What really emerges from the charges against the Sri Lanka government and its rejoinder by denial is an international charade about injustices.
For example, the Indian parliament was once a major forum to discuss international struggles. On Wednesday, however, as Tamil MPs shed mock tears over the outrage in Jaffna, there was not a whimper of protest, not even from the left parties, over yet another act of butchery unleashed by Israel on the Palestinians in Gaza.
Did we hear a bleat out of Pakistan against the aerial murder of innocents as it occasionally protests about its own? The reason for me to mention Pakistan on Palestine is linked to the Sri Lankan perfidy.
Remember that Gen Musharraf was on his way back from Colombo after handing over a hefty cheque and promise of arms to the Sri Lankan government when he hit the ground running to stage the coup. I asked Gen Musharraf at a news conference in Islamabad soon after he took power why he had two sets of principles about freedom struggles. He supported the Kashmiris but opposed the Tamils. He said it was not Pakistan’s policy to interfere in another country’s affairs.

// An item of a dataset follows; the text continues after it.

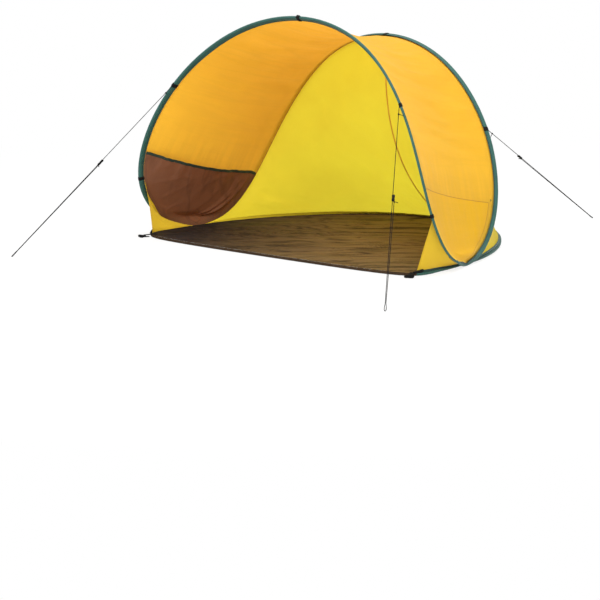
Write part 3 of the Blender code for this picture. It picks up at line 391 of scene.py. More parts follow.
class Nodes:
    """Short ways to add nodes to one material or world."""

    def __init__(self, name, owners=bpy.data.materials):
        self.owner = owners.new(name)
        self.owner.use_nodes = True
        self.tree = self.owner.node_tree
        self.tree.nodes.clear()

    def add(self, kind, **settings):
        node = self.tree.nodes.new(kind)
        for key, value in settings.items():
            setattr(node, key, value)
        return node

    def made(self, kind, inputs, **settings):
        """The first output of a new node whose inputs, by name or number, are linked or set."""
        node = self.add(kind, **settings)
        for key, value in inputs.items():
            self.set(node.inputs[key], value)
        return node.outputs[0]

    def set(self, socket, value):
        if hasattr(value, "is_output"):
            self.tree.links.new(value, socket)
        else:
            socket.default_value = (*value, 1.0) if socket.type == "RGBA" else value

    def maths(self, operation, *values, clamp=False):
        return self.made("ShaderNodeMath", dict(enumerate(values)), operation=operation, use_clamp=clamp)

    def times(self, first, second):
        return self.maths("MULTIPLY", first, second)

    def plus(self, first, second, clamp=False):
        return self.maths("ADD", first, second, clamp=clamp)

    def off(self, value, middle):
        """How far a value lies from a middle one."""
        return self.maths("ABSOLUTE", self.maths("SUBTRACT", value, middle))

    def within(self, value, middle, reach):
        """1 where a value lies closer to a middle one than a reach."""
        return self.maths("LESS_THAN", self.off(value, middle), reach)

    def wave(self, length, pitch):
        return self.maths("SINE", self.times(length, math.tau / pitch))

    def split(self, vector):
        node = self.add("ShaderNodeSeparateXYZ")
        self.set(node.inputs[0], vector)
        return node.outputs[:]

    def uv(self, name):
        return self.split(self.made("ShaderNodeUVMap", {}, uv_map=name))[:2]

    def place(self):
        return self.add("ShaderNodeTexCoord").outputs["Object"]

    def noise(self, scale, detail=2.0, roughness=0.6, bend=0.0, at=None):
        where = self.place() if at is None else at
        return self.made("ShaderNodeTexNoise", {"Vector": where, "Scale": scale, "Detail": detail,
                                                "Roughness": roughness, "Distortion": bend})

    def scaled(self, vector, scale):
        return self.made("ShaderNodeMapping", {"Vector": vector, "Scale": scale})

    def spread(self, value, low, high, to_low=0.0, to_high=1.0):
        """A value's range from low to high, spread over another range, and held at its ends."""
        return self.made("ShaderNodeMapRange", {"Value": value, "From Min": low, "From Max": high,
                                                "To Min": to_low, "To Max": to_high}, clamp=True)

    def tint(self, share, first, second):
        """A colour that goes from the first to the second one."""
        node = self.add("ShaderNodeMix", data_type="RGBA")
        self.set(node.inputs["Factor"], share)
        for socket, colour in zip([s for s in node.inputs if s.type == "RGBA"], (first, second)):
            self.set(socket, colour)
        return [s for s in node.outputs if s.type == "RGBA"][0]

    def darker(self, colour, factor):
        return self.made("ShaderNodeVectorMath", {0: colour, "Scale": factor}, operation="SCALE")

    def bump(self, height, strength, distance, normal=None):
        inputs = {"Height": height, "Strength": strength, "Distance": distance}
        return self.made("ShaderNodeBump", inputs if normal is None else {**inputs, "Normal": normal})

    def surface(self, colour, roughness, normal=None, specular=None, **values):
        """A principled surface; values are its other inputs, with _ for each space in their names."""
        values |= {"Base Color": colour, "Roughness": roughness, "Normal": normal,
                   "Specular IOR Level": specular}
        inputs = {key.replace("_", " "): value for key, value in values.items() if value is not None}
        return self.made("ShaderNodeBsdfPrincipled", inputs)

    def mixed(self, share, first, second):
        return self.made("ShaderNodeMixShader", {0: share, 1: first, 2: second})

    def finish(self, shader, kind="ShaderNodeOutputMaterial"):
        self.set(self.add(kind).inputs["Surface"], shader)
        return self.owner


def weave(n, pitch):
    """Height of a plain weave whose threads lie a pitch apart, over the cloth's own flat coordinates."""
    across, along = n.uv("flat")
    return n.times(n.wave(across, pitch), n.wave(along, pitch))


def dashes(n, along, beside, offset):
    """1 on the threads of a row of stitches at this offset from an edge, 0 elsewhere."""
    stitch, half_width, thread_share = 0.0034, 0.00045, 0.68
    on = n.maths("LESS_THAN", n.maths("FRACT", n.maths("DIVIDE", along, stitch)), thread_share)
    return n.times(n.within(beside, offset, half_width), on)


def pocket_shadow_marks(n, behind, number):
    """On the roof, for the painted shadow of a pocket that shows through it: 1 inside the pocket's outline,
    and 1 on the seam round it.
    """
    in_from_rear = n.spread(behind, POCKET_SEAM - 0.0015, POCKET_SEAM + 0.0015)
    below_mouth = n.spread(number, POCKET_MARK - 0.04, POCKET_MARK + 0.02, 1.0, 0.0)
    rear, mouth = n.within(behind, POCKET_SEAM, 0.0016), n.within(number, POCKET_MARK, 0.034)
    seam = n.plus(n.times(rear, below_mouth), n.times(mouth, in_from_rear), clamp=True)
    return n.times(in_from_rear, below_mouth), seam


def drawn(n, scale, width, bend):
    """1 on thin wandering lines over the cloth's flat coordinates, which carry painted fold shade."""
    vector = n.scaled(n.made("ShaderNodeUVMap", {}, uv_map="flat"), (*scale, 1.0))
    return n.spread(n.off(n.noise(1.0, 3.0, 0.5, bend, vector), 0.5), 0.0, width, 1.0, 0.0)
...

That was rubbish. He had just come home after interfering in another country’s domestic stand-off by arming one side against the other. Recent reports suggest Islamabad is willing to live with the back-burner treatment the Kashmir dispute is now getting. Once a staunch supporter of Palestinians it now looks to the Saudis to show the way.
True, times have changed; the Cold War has ended; the Soviet Union has collapsed; the market called the shots (till it shot itself in the foot) and unequal wars became the beacons of hope for a global middle-class utopia. True, there is growing compulsion for every vulnerable Third World country to line up behind the remaining superpower.
The story of the last two decades of the Middle East reads much like an Agatha Christie novel about vendetta and perfect murder. Saddam Hussein and Qadhafi opposed the Saudis and their Fahd plan for peace with Israel. They were dragged out and killed by western protégés.
Hafez Assad was the third key opponent of the Fahd plan that aimed to give the Palestinians municipal rights in their homeland.
His son and current ruler of Syria is in the crosshairs. And then there would be none, or so the thinking goes.
As far as South Asia goes, there is something foul about the nature of quarrels that break out between the seven or eight neighbours. But prospects of peace between them seem just as sinister. Let’s go back to the year Saarc was founded in Dhaka in 1985. Who were the representatives of the member states? Gen Ziaul Haq, Gen Ershad, King Birendra, the Bhutan king, President Gayoom and Prime Minister Jayewardene.
Two military dictators, two absolute monarchs, an autocrat who had locked out his opponent from politics, and a president who never allowed any opposition to be formed on his archipelago.
In this motley group, India’s Rajiv Gandhi with his three-fourths majority in parliament shone like a ray of hope. But look closely: he had won the election following the worst post-Partition communal polarisation in India. It had followed the death of his mother and vendetta killings with state support of thousands of Sikhs by bizarre Congress nationalists.
Has the nature of the beast undergone a change because a new system of superficially democratic governance has come about here or there? Has the character of the state changed, say in Pakistan, because the military is perceived as weak before a civilian government? Let me apply a litmus test.
Suppose one day, with all the bonhomie between the traders of India and Pakistan, some businessmen in Karachi decide to import vast quantities of bauxite from India. Suppose the bauxite, as has happened elsewhere since the days of Columbus, could only be procured by vanquishing its native owners. What would the fleece be worth? What if a Musharraf clone decides to support the Indian state against the tribal people of Orissa, Jharkhand and Chhattisgarh, as China and the US did with Pol Pot?
The kaleidoscope of injustices throws up countless changing images. Just roll the mirrors with your attention intact.